─── Given material ───
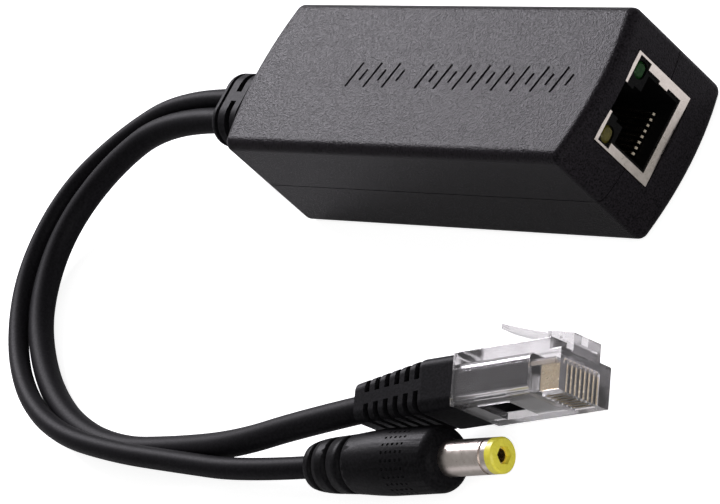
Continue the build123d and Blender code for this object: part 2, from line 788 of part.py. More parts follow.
# Cords
network_radii = bend_radii(network_route)
power_radii = bend_radii(power_route)
with BuildPart() as network_cord:
    with BuildLine():
        network_path = FilletPolyline(*network_route, radius=network_radii)
    with BuildSketch(Plane(origin=network_path @ 0, z_dir=network_path % 0)):
        Circle(network_cord_diameter / 2)
    sweep(path=network_path)
network_cord.part.label = "network_cord"
export_step(network_cord.part, "parts/network_cord.step")

with BuildPart() as power_cord:
    with BuildLine():
        power_path = FilletPolyline(*power_route, radius=power_radii)
    with BuildSketch(Plane(origin=power_path @ 0, z_dir=power_path % 0)):
        Circle(power_cord_diameter / 2)
    sweep(path=power_path)
power_cord.part.label = "power_cord"
export_step(power_cord.part, "parts/power_cord.step")

# Power plug, turned about the line of its cord's last run
power_axis = end_direction(power_route)
power_tail = Vector(*power_route[-1])
power_side = Plane(origin=power_tail, x_dir=power_axis, z_dir=power_axis.cross(Vector(0, 0, 1)))
power_turn = Axis(power_tail, power_axis)
with BuildPart() as power_plug_grip:
    with BuildSketch(power_side):
        with BuildLine():
            Line((0, 0), (0, grip_rear_radius))
            Line((0, grip_rear_radius), (1.0, grip_tail_radius))
            swell = Spline(
                (1.0, grip_tail_radius),
                (grip_swell / 2, (grip_tail_radius + grip_radius) / 2 + 0.15),
                (grip_swell, grip_radius),
                tangents=((3, 1), (1, 0)),
            )
            Line(swell @ 1, (grip_length - grip_shoulder, grip_radius))
            ThreePointArc(
                (grip_length - grip_shoulder, grip_radius),
                (grip_length - 0.35 * grip_shoulder, grip_radius - 0.4 * (grip_radius - grip_face_radius)),
                (grip_length, grip_face_radius),
            )
            Line((grip_length, grip_face_radius), (grip_length, 0))
            Line((grip_length, 0), (0, 0))
        make_face()
        for place in groove_places:
            rib_radius = grip_tail_radius + (grip_radius - grip_tail_radius) * place / grip_swell
            with Locations((place, rib_radius - groove_depth + 0.1)):
                groove = (groove_width, grip_radius)
                Rectangle(*groove, align=(Align.CENTER, Align.MIN), mode=Mode.SUBTRACT)
    revolve(axis=power_turn)
power_plug_grip.part.label = "power_plug_grip"
export_step(power_plug_grip.part, "parts/power_plug_grip.step")

barrel_end = grip_length + barrel_length
with BuildPart() as power_plug_barrel:
    with BuildSketch(power_side):
        with Locations((grip_length, barrel_radius - barrel_wall)):
            Rectangle(barrel_length, barrel_wall, align=(Align.MIN, Align.MIN))
        with Locations((grip_length + barrel_ring_place, barrel_radius)):
            Rectangle(barrel_ring_width, 2 * barrel_ring_depth, mode=Mode.SUBTRACT)
    revolve(axis=power_turn)
power_plug_barrel.part.label = "power_plug_barrel"
export_step(power_plug_barrel.part, "parts/power_plug_barrel.step")

tip_end = barrel_end + insulator_tip
tube_radius = contact_radius + contact_wall
with BuildPart() as power_plug_insulator:
    with BuildSketch(power_side):
        with BuildLine():
            Polyline(
                (grip_length, tube_radius),
                (grip_length, barrel_radius - barrel_wall),
                (barrel_end, barrel_radius - barrel_wall),
                (barrel_end, barrel_radius),
                (tip_end - tip_chamfer, barrel_radius),
                (tip_end, barrel_radius - tip_chamfer),
                (tip_end, contact_radius),
                (tip_end - tip_recess, contact_radius),
                (tip_end - tip_recess, tube_radius),
                close=True,
            )
        make_face()
    revolve(axis=power_turn)
    with BuildSketch(Plane(origin=power_tail + power_axis * tip_end, z_dir=power_axis)):
        RegularPolygon(tip_hexagon, 6)
    extrude(amount=-tip_recess, mode=Mode.SUBTRACT)
power_plug_insulator.part.label = "power_plug_insulator"
export_step(power_plug_insulator.part, "parts/power_plug_insulator.step")

with BuildPart() as power_plug_contact:
    with BuildSketch(power_side):
        with Locations((tip_end - tip_recess, contact_radius)):
            Rectangle(contact_tube, contact_wall, align=(Align.MAX, Align.MIN))
        with Locations((tip_end - tip_recess - contact_tube, 0)):
            Rectangle(contact_wall, tube_radius, align=(Align.MAX, Align.MIN))
    revolve(axis=power_turn)
power_plug_contact.part.label = "power_plug_contact"
export_step(power_plug_contact.part, "parts/power_plug_contact.step")

# Network plug: its own frame has x to the nose, z to the latch side, origin at the nose's
# contact side
plug_axis = end_direction(network_route)
plug_level = Vector(0, 0, 1).cross(plug_axis).normalized()
plug_up = plug_axis.cross(plug_level)
plug_normal = plug_level * cos(radians(plug_lean)) + plug_up * sin(radians(plug_lean))
plug_across = plug_normal.cross(plug_axis)
total_length = plug_length + boot_length
plug_nose = Vector(*network_route[-1]) + plug_axis * total_length - plug_normal * cord_height
plug_floor = Plane(origin=plug_nose, x_dir=plug_axis, z_dir=plug_normal)
plug_side = Plane(origin=plug_nose, x_dir=plug_axis, z_dir=plug_axis.cross(plug_normal))
plug_section = Plane(origin=plug_nose, x_dir=plug_across, z_dir=plug_axis)
blade_span = (contact_count - 1) * blade_pitch

with BuildPart() as network_plug_body:
    with BuildSketch(plug_side):
        with BuildLine():
            Polyline(
                (0, 0),
                (0, plug_nose_height),
                (-plug_nose_length, plug_nose_height),
                (-plug_nose_length, plug_height),
                (-plug_length, plug_height),
                (-plug_length, 0),
                close=True,
            )
        make_face()
    extrude(amount=plug_width / 2, both=True)
    long_edges = [edge for edge in network_plug_body.edges() if abs((edge % 0).dot(plug_axis)) > 0.99]
    fillet(long_edges, plug_edge)
    with BuildSketch(plug_section.offset(-plug_length)):
        with Locations((0, plug_height / 2)):
            neck = (plug_width - 2 * plug_neck_inset, plug_height - 2 * plug_neck_inset)
            RectangleRounded(*neck, plug_neck_corner)
    extrude(amount=-plug_neck)
    # The latch: a hinge at the nose, a wide root and a narrow lever curving up to the rear
    with BuildSketch(plug_side):
        with BuildLine():
            Polyline(
                (0, plug_nose_height - plug_edge),
                (0, latch_root_top),
                (-latch_root_length, latch_step_top),
                (-latch_root_length, latch_step_top - latch_sheet),
                (-latch_hinge, latch_root_top - latch_sheet),
                (-latch_hinge, plug_nose_height - plug_edge),
                close=True,
            )
        make_face()
    extrude(amount=latch_root_width / 2, both=True)
    with BuildSketch(plug_side):
        with BuildLine():
            lever_top = ThreePointArc(
                (-latch_root_length, latch_step_top),
                (-(latch_root_length + latch_reach) / 2, latch_middle_top),
                (-latch_reach, latch_tip_top),
            )
            lever_end = Line(lever_top @ 1, (-latch_reach, latch_tip_top - latch_tip_sheet))
            middle_sheet = (latch_sheet + latch_tip_sheet) / 2
            ThreePointArc(
                lever_end @ 1,
                (-(latch_root_length + latch_reach) / 2, latch_middle_top - middle_sheet),
                (-latch_root_length, latch_step_top - latch_sheet),
            )
            Line((-latch_root_length, latch_step_top - latch_sheet), (-latch_root_length, latch_step_top))
        make_face()
    extrude(amount=latch_lever_width / 2, both=True)
    # The jacket's hole, the wires' channel, the blade slots and the crimp window
    with BuildSketch(plug_section.offset(-jacket_start)):
        with Locations((0, cord_height)):
            cavity = (jacket_size[0] + 2 * jacket_gap, jacket_size[1] + 2 * jacket_gap)
            RectangleRounded(*cavity, jacket_corner + jacket_gap)
    extrude(amount=-plug_length, mode=Mode.SUBTRACT)
    with BuildSketch(plug_section.offset(-wire_start)):
        with Locations((0, wire_height)):
            Rectangle(blade_span + wire_diameter + jacket_gap, wire_diameter + jacket_gap)
    extrude(amount=wire_start - jacket_start, mode=Mode.SUBTRACT)
    with BuildSketch(plug_floor):
        with Locations((-blade_start - blade_length / 2, 0)):
            with GridLocations(1, blade_pitch, 1, contact_count):
                Rectangle(blade_length + 2 * jacket_gap, blade_slot)
    extrude(amount=wire_height, mode=Mode.SUBTRACT)
    with BuildSketch(plug_floor):
        with Locations((-crimp_start - crimp_length / 2, 0)):
            Rectangle(crimp_length, crimp_width)
    extrude(amount=cord_height - jacket_size[1] / 2, mode=Mode.SUBTRACT)
network_plug_body.part.label = "network_plug_body"
export_step(network_plug_body.part, "parts/network_plug_body.step")

with BuildPart() as network_plug_blades:
    with BuildSketch(plug_floor.offset(blade_sink)):
        with Locations((-blade_start - blade_length / 2, 0)):
            with GridLocations(1, blade_pitch, 1, contact_count):
                Rectangle(blade_length, blade_sheet)
    extrude(amount=wire_height - wire_diameter / 2 - blade_wire_gap - blade_sink)
network_plug_blades.part.label = "network_plug_blades"
export_step(network_plug_blades.part, "parts/network_plug_blades.step")

with BuildPart() as network_plug_wires:
    with BuildSketch(plug_section.offset(-wire_start)):
        with Locations((0, wire_height)):
            with GridLocations(blade_pitch, 1, contact_count, 1):
                RegularPolygon(wire_diameter / 2, 8)
    extrude(amount=wire_start - jacket_start)
network_plug_wires.part.label = "network_plug_wires"
export_step(network_plug_wires.part, "parts/network_plug_wires.step")

with BuildPart() as network_plug_jacket:
    with BuildSketch(plug_section.offset(-jacket_start)):
        with Locations((0, cord_height)):
            RectangleRounded(*jacket_size, jacket_corner)
    extrude(amount=jacket_start - plug_length - plug_neck)
    with BuildSketch(plug_floor.offset(cord_height - jacket_size[1] / 2)):
        with Locations((-crimp_start - crimp_length / 2, 0)):
            Rectangle(crimp_length, crimp_width)
    extrude(amount=crimp_dent, mode=Mode.SUBTRACT)
network_plug_jacket.part.label = "network_plug_jacket"
export_step(network_plug_jacket.part, "parts/network_plug_jacket.step")

boot_front = plug_section.offset(-plug_length)
with BuildPart() as network_plug_boot:
    with BuildSketch(boot_front):
        with Locations((0, plug_height / 2)):
            RectangleRounded(plug_width, plug_height, boot_edge)
    extrude(amount=-boot_straight)
    with BuildSketch(boot_front.offset(-boot_straight)):
        with Locations((0, plug_height / 2)):
            RectangleRounded(plug_width, plug_height, boot_edge)
    with BuildSketch(boot_front.offset(-boot_length)):
        with Locations((0, cord_height)):
            RectangleRounded(boot_rear_width, boot_rear_height, boot_edge)
    loft()
    for index in range(boot_slot_count):
        slot_place = boot_length - boot_slot_start - index * boot_slot_pitch
        share = max(0.0, (slot_place - boot_straight) / (boot_length - boot_straight))
        width_here = plug_width + (boot_rear_width - plug_width) * share
        height_here = plug_height + (boot_rear_height - plug_height) * share
        middle_here = plug_height / 2 + (cord_height - plug_height / 2) * share
        with BuildSketch(boot_front.offset(-slot_place)):
            with Locations((0, middle_here)):
                Rectangle(plug_width + 2, plug_height + 2)
                core = (width_here - 2 * boot_slot_depth, height_here - 2 * boot_slot_depth)
                Rectangle(*core, mode=Mode.SUBTRACT)
                Rectangle(plug_width + 4, boot_slot_web, mode=Mode.SUBTRACT)
        extrude(amount=boot_slot_width, mode=Mode.SUBTRACT)
    with BuildSketch(boot_front):
        with Locations((0, plug_height / 2)):
            trim = 2 * (plug_neck_inset - jacket_gap)
            pocket = (plug_width - trim, plug_height - trim)
            RectangleRounded(*pocket, plug_neck_corner + jacket_gap)
    extrude(amount=-plug_neck - jacket_gap, mode=Mode.SUBTRACT)
network_plug_boot.part.label = "network_plug_boot"
export_step(network_plug_boot.part, "parts/network_plug_boot.step")

for name, path, piece, diameter, radii in (
    ("network cord", network_path, network_cord, network_cord_diameter, network_radii),
    ("power cord", power_path, power_cord, power_cord_diameter, power_radii),
):
    section = 3.14159265 * diameter**2 / 4
    print(name, "radii", [round(radius, 1) for radius in radii])
    print(name, "length", round(path.length, 2), "volume", round(piece.part.volume, 1))
    print(name, "section times length", round(section * path.length, 1))
print("plug nose", plug_nose, "plug lowest corner", (plug_nose + plug_across * (plug_width / 2)).Z)
print("plug frame", plug_axis, plug_across, plug_normal)
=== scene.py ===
# Looks for the splitter: camera, materials, the dimpled grip, cords, floor and light around
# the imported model. Lengths are in metres, in the model's own frame.
import math

import bmesh
import bpy
from mathutils import Matrix, Vector


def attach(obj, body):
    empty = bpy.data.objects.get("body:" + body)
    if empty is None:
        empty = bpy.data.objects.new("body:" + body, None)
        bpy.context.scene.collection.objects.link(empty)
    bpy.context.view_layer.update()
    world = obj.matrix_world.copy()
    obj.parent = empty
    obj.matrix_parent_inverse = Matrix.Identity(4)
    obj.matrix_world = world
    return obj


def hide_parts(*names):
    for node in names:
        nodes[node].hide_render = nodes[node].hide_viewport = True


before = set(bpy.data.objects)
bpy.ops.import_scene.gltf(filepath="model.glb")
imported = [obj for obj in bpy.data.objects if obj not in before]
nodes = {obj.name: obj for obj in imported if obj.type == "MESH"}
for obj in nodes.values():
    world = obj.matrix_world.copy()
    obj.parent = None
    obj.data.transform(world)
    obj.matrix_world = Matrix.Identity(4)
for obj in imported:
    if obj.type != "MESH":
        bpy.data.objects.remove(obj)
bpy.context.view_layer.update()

MM = 0.001

# Camera, fitted to the photograph
FOCAL_PX = 4816.16
IMAGE_WIDTH_PX = 720.0
SENSOR_WIDTH_MM = 36.0
CLIP_START = 0.05
CLIP_END = 20.0
CAMERA_PLACE = Vector((560.382, -267.533, 425.981)) * MM
CAMERA_RIGHT = Vector((0.643842, 0.443590, -0.623454))
CAMERA_UP = Vector((-0.044366, 0.835076, 0.548343))
CAMERA_BACK = Vector((0.763871, -0.325386, 0.557337))

# Cords, on the routes of the model's tubes in mm. The last three points before the network
# plug stand up to 1.3 mm higher or lower than the tube's, to follow the photograph.
NETWORK_ROUTE = [
    (-57.6, -2.1, 11.0),
    (-73.0, -2.1, 11.0),
    (-88.0, -9.6, 7.3),
    (-96.0, -21.8, 4.1),
    (-93.0, -36.0, 2.6),
    (-82.5, -47.8, 2.3),
    (-68.7, -56.4, 2.3),
    (-53.3, -60.0, 2.3),
    (-36.9, -59.0, 3.2),
    (-20.5, -57.9, 5.5),
    (-5.6, -54.2, 7.5),
    (8.86, -50.58, 8.25),
]
POWER_ROUTE = [
    (-57.6, 2.1, 11.0),
    (-71.9, 2.1, 11.0),
    (-87.6, -4.2, 8.1),
    (-99.1, -14.7, 5.5),
    (-100.4, -29.7, 3.9),
    (-92.3, -43.6, 3.7),
    (-79.6, -54.1, 4.8),
    (-64.9, -60.3, 5.8),
    (-48.7, -62.2, 5.9),
    (-32.4, -62.3, 5.5),
    (-16.4, -62.3, 5.15),
    (-0.7, -60.05, 5.15),
]
NETWORK_CORD_DIAMETER = 4.3 * MM
POWER_CORD_DIAMETER = 3.5 * MM
CORD_SPLINE_ORDER = 3
CORD_STEPS_A_POINT = 24
CORD_ROUND_STEPS = 8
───
◆ Goal of the exercise ◆
Everything from the line with "for name, path, piece, diameter, radii" through the line with "nodes[node].hide_render = nodes[node].hide_viewport", both ends included, should be repeated exactly; nothing else should appear.

◆ The answer ◆
for name, path, piece, diameter, radii in (
    ("network cord", network_path, network_cord, network_cord_diameter, network_radii),
    ("power cord", power_path, power_cord, power_cord_diameter, power_radii),
):
    section = 3.14159265 * diameter**2 / 4
    print(name, "radii", [round(radius, 1) for radius in radii])
    print(name, "length", round(path.length, 2), "volume", round(piece.part.volume, 1))
    print(name, "section times length", round(section * path.length, 1))
print("plug nose", plug_nose, "plug lowest corner", (plug_nose + plug_across * (plug_width / 2)).Z)
print("plug frame", plug_axis, plug_across, plug_normal)
=== scene.py ===
# Looks for the splitter: camera, materials, the dimpled grip, cords, floor and light around
# the imported model. Lengths are in metres, in the model's own frame.
import math

import bmesh
import bpy
from mathutils import Matrix, Vector


def attach(obj, body):
    empty = bpy.data.objects.get("body:" + body)
    if empty is None:
        empty = bpy.data.objects.new("body:" + body, None)
        bpy.context.scene.collection.objects.link(empty)
    bpy.context.view_layer.update()
    world = obj.matrix_world.copy()
    obj.parent = empty
    obj.matrix_parent_inverse = Matrix.Identity(4)
    obj.matrix_world = world
    return obj


def hide_parts(*names):
    for node in names:
        nodes[node].hide_render = nodes[node].hide_viewport = True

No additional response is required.